Instructions to follow →
Copy out all lines with the word "from" in them.
## Start Dataset section
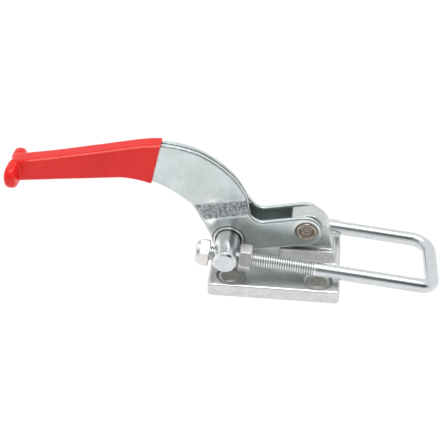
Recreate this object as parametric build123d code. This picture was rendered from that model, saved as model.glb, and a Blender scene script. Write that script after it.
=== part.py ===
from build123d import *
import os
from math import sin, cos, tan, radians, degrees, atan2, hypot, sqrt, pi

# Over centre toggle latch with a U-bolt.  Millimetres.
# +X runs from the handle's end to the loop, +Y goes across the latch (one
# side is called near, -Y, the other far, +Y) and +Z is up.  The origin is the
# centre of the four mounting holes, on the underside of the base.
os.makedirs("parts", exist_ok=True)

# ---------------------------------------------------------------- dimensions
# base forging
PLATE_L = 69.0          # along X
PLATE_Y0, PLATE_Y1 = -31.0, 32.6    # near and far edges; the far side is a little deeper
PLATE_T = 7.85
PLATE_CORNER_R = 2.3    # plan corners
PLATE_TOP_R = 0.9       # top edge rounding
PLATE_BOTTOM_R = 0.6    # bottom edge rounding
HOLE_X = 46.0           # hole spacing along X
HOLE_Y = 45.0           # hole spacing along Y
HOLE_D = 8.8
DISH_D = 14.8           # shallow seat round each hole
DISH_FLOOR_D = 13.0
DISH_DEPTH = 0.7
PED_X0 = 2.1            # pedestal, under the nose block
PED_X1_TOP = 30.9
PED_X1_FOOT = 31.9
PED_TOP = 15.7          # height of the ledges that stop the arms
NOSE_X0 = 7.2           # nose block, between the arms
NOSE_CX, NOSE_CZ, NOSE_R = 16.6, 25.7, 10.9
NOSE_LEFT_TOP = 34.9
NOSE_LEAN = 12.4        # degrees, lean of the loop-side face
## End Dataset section
Response to this exercise →
Recreate this object as parametric build123d code. This picture was rendered from that model, saved as model.glb, and a Blender scene script. Write that script after it.
from build123d import *
from math import sin, cos, tan, radians, degrees, atan2, hypot, sqrt, pi
# +X runs from the handle's end to the loop, +Y goes across the latch (one